Thirty percent of the buyers we sampled were using an enterprise resource planning (ERP) or customer relationship management (CRM) system to keep track of their business information. Another 20 percent were using databases along with separate reporting software to keep track of their company data—and 15 percent were already using BI software, but were unhappy with it.
An additional 22 percent of buyers said that they were using spreadsheet software, such as Microsoft Excel, to manage their data, while 13 percent said they had no data management solution in place whatsoever.
Altogether, the vast majority of buyers (87 percent) were already using some type of software system—BI or otherwise—for business intelligence purposes, but were now looking to upgrade.
Broken down by annual revenue, our sample included buyers from a variety of business sizes. While this number was spread rather evenly from smaller annual revenues to larger ones, the sample did include more buyers from organizations with over $100 million in annual revenue than many of the other software markets we research (4 percent from organizations with $301-500 million; 17 percent from organizations with $101-300 million; 14 percent from organizations with $51-100 million).
Buyers from organizations with $6-25 million in annual revenue made up 20 percent of the sample—the largest single group. Buyers from organizations with $1-5 million in annual revenue made up the smallest group, at 3 percent.

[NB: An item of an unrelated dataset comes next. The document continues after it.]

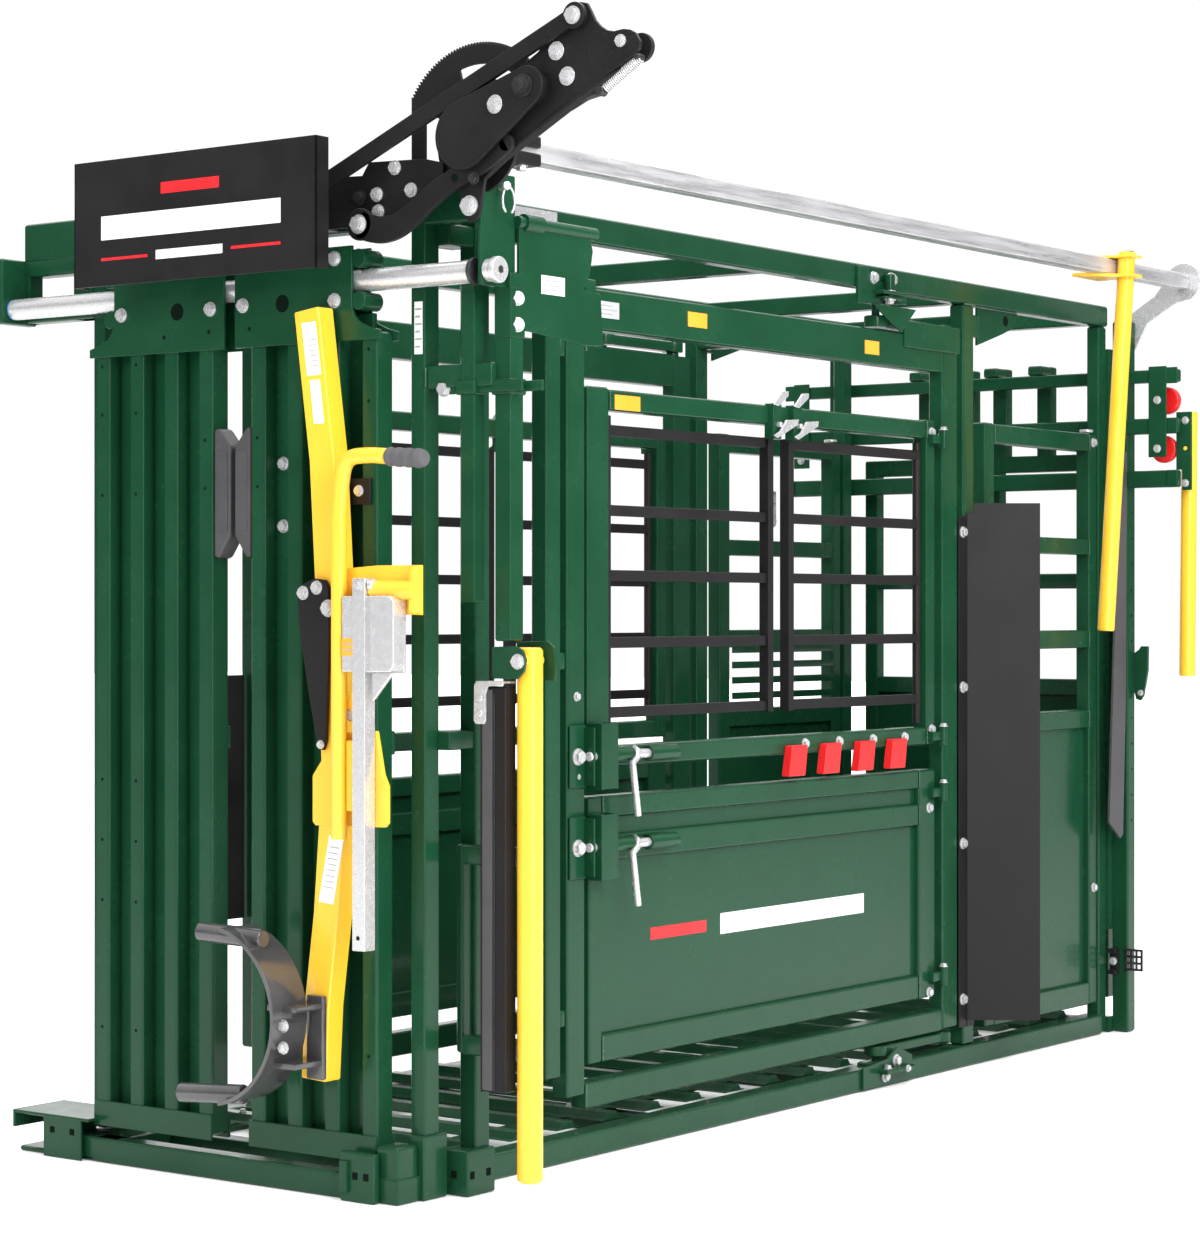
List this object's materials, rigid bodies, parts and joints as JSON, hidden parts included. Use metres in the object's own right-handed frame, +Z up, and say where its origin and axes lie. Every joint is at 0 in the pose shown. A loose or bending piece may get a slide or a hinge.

Additionally, 36 percent of buyers in our sample were from organizations with between 101 and 500 employees, while another 26 percent were from organizations with over 1,000 employees. Organizations with six to 10 employees made up the smallest portion of the sample (just 1 percent).
Software Advice regularly speaks with buyers who contact us seeking new BI software with a focus on dashboards and other data visualization capabilities. To create this report, we randomly selected 385 of these phone interactions from 2012-2014 to analyze. These findings exclusively represent those buyers who contacted Software Advice for guidance on software selection, and may not be indicative of the market as a whole.